Place the knife on its side on your bench, and then cut two pieces of oak for the scales. Place the knife near the top edge so you don't have a lot of filing on at least one edge.

I have the brass pin material cut and ready for the next step.

Drill the holes for your pins into the scale. Then, put all three pins in and mark the outline of the knife on the slab of oak. Decide now where the front of the slab will be when you epoxy and pin the knife. I'm sorry for the bad picture, but I think you can see the desired look with the black line on the blade. I mark the start and finish of that line onto the wood, and then draw an arc to join the lines.

The left hand scale has been filed and sanded at the front where we won't be able to do a lot of forming after they are epoxied to the blade.

Now, pencil the shape of the left scale to the right, mainly the front area.

Check to see that the left scale is good and flat, and flush to the metal. If you need to, flatten it on sandpaper and the kitchen counter top. Formica is usually pretty flat. Match up the scales, and then shape them with a file and sandpaper until you get mirror images of each other. Again, I am only referring to the front edge.

Check them with a test-fit on the knife.

At this point, if you have nice flat scales with no gaps between the scales and the metal, then you are ready to cut some pin material. You'll need just enough to stick out past the scales on each side. Degrease the blade well where you are going to place the scales. Dish soap and hot water with an old toothbrush work well. Then rinse it very well and wipe it dry. It's a good idea to hit it with a hair dryer for a few minutes if you want to make sure it is completely dry.
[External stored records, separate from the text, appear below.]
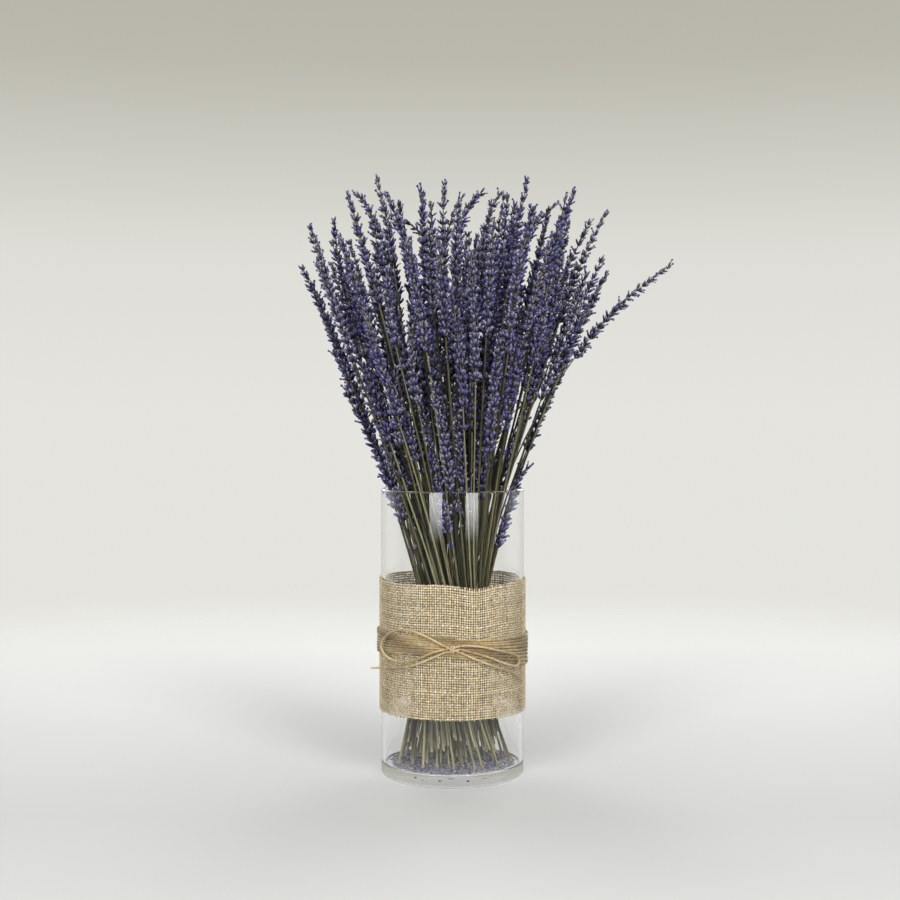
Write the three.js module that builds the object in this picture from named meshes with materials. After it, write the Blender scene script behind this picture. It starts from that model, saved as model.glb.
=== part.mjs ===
// Dried lavender in a clear glass cylinder vase, with a burlap band, a twine winding and a bow.
// Units are millimetres and +Z is up. The origin is the centre of the vase's underside, and the bow faces -Y.
import * as THREE from "three";

// Clearance between pieces that touch.
const GAP = 0.3;

// Vase: a plain pressed cylinder with a thick floor.
const VASE_HEIGHT = 254;
const VASE_RADIUS = 63.5;
const VASE_WALL = 3.5;
const VASE_FLOOR = 10;
const VASE_FOOT_ROUND = 3;
const VASE_WELL_ROUND = 2.5;
const ROUND_SIDES = 48;

// Burlap ribbon round the vase. Its top edge dips to the right of the bow.
const BURLAP_THICKNESS = 1.6;
const BURLAP_BOTTOM = 59;
const BURLAP_WIDTH = 116;
const BURLAP_WAVE = 0.8;
const BURLAP_DIP = { depth: 4, at: 18, reach: 16 };

// Jute twine, wound round the burlap and tied in a bow.
const TWINE_DIAMETER = 1.9;
const TWINE_TURNS = 9;
const CORD_SIDES = 8;
const KNOT_HEIGHT = 121;
const KNOT_HALF = { across: 5.2, deep: 2.6, tall: 4.4 };

// Fallen florets: a thin layer on the vase's floor.
const FLORET_BED = 3;
const FLORET_BED_MARGIN = 2.2;

// Bunch: stems that spiral past each other through a tie, and spread above and below it.
const SPRIGS = 50;
const TIE_HEIGHT = 126;
const TIE_WIDTH = 6;
const TIE_THICKNESS = 1.2;
const WAIST_RADIUS = 29;
const SPREAD = 0.39;
const TWIST = 0.65;
const FIRST_ANGLE = THREE.MathUtils.degToRad(-88);
const GOLDEN_ANGLE = Math.PI * (3 - Math.sqrt(5));

// Sprig: a stem and, at its top, a flower spike made of whorls.
const STEM_RADIUS = 1.1;
const SPRIG_SIDES = 6;
const SPIKE_RADIUS = 6.6;
const SPIKE_LENGTHS = [62, 112];
const SPIKE_ROOM = 2.6;
const WHORL_PITCH = 20;
const WHORL_WAIST = 0.5;
const WHORL_TAPER = 0.4;
const TALLEST_TIP = 540;
const DOME_DROP = 74;
const TIP_SCATTER = 160;
const LEAN = 13;
const LEAN_START = 250;
const STEM_RINGS = [66, TIE_HEIGHT, 190, 262, 345];

// The one sprig that hangs out to the right of the bunch, numbered from 1.
const STRAY = { number: 43, tip: 462, lean: 75, spike: 92 };

const VASE_INSIDE = VASE_RADIUS - VASE_WALL;
const BURLAP_INSIDE = VASE_RADIUS + GAP;
const BURLAP_OUTSIDE = BURLAP_INSIDE + BURLAP_THICKNESS;
const WINDING_INSIDE = BURLAP_OUTSIDE + GAP;
const WINDING_OUTSIDE = WINDING_INSIDE + TWINE_DIAMETER;
const BED_TOP = VASE_FLOOR + GAP + FLORET_BED;

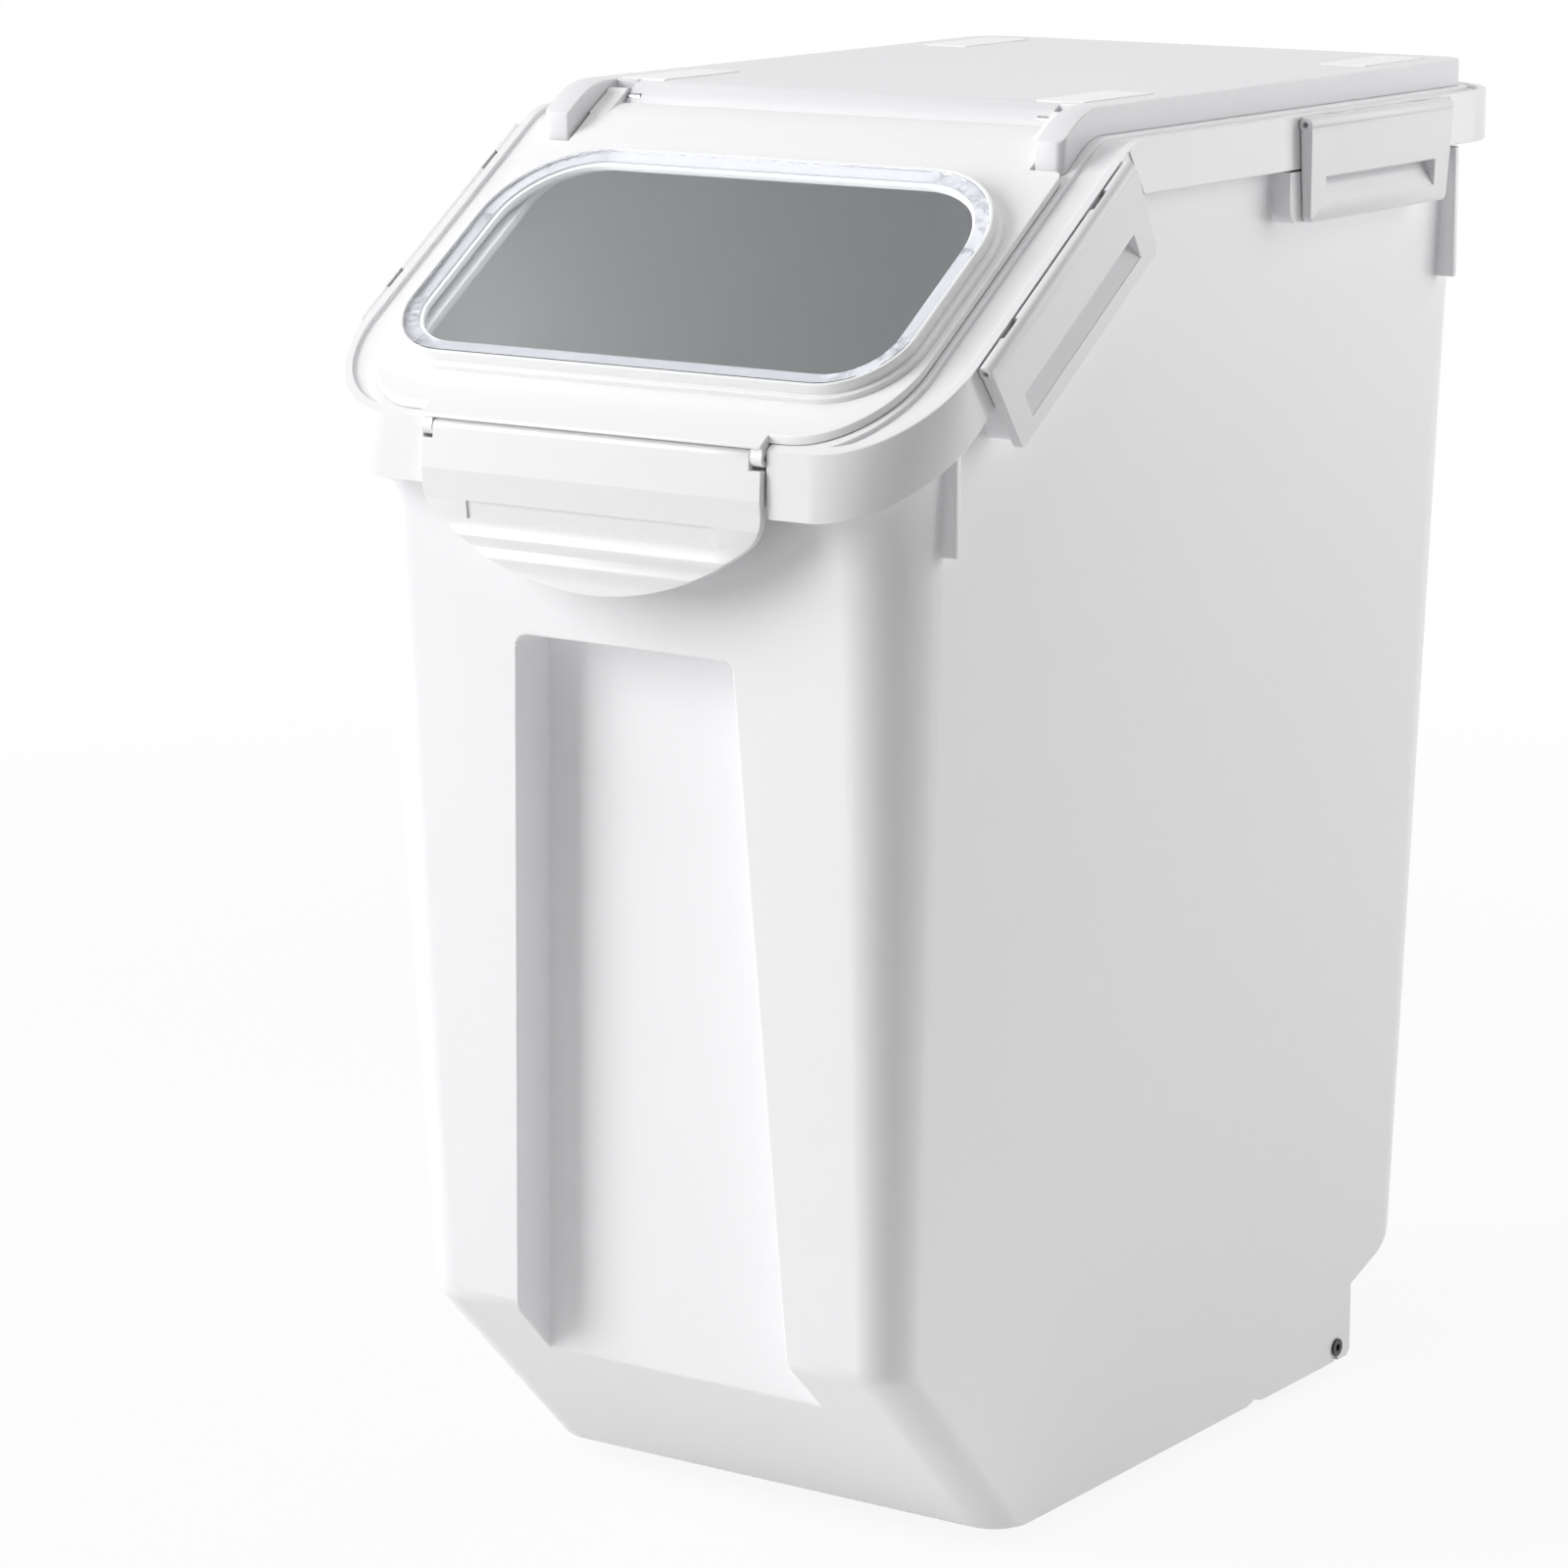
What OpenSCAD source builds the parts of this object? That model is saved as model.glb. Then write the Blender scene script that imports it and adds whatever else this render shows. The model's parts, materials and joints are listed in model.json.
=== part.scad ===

Cut the pin material and sand the rough edges off so they go through the wood without causing splinters when you tap them through. Use clear epoxy to cover the inside of the scales and then place them on the knife and drive the pins into the holes. Wrap the whole thing with four fat rubber bands and wipe as much epoxy off the area where the slab meets the flat of the blade near the front, and then let it dry.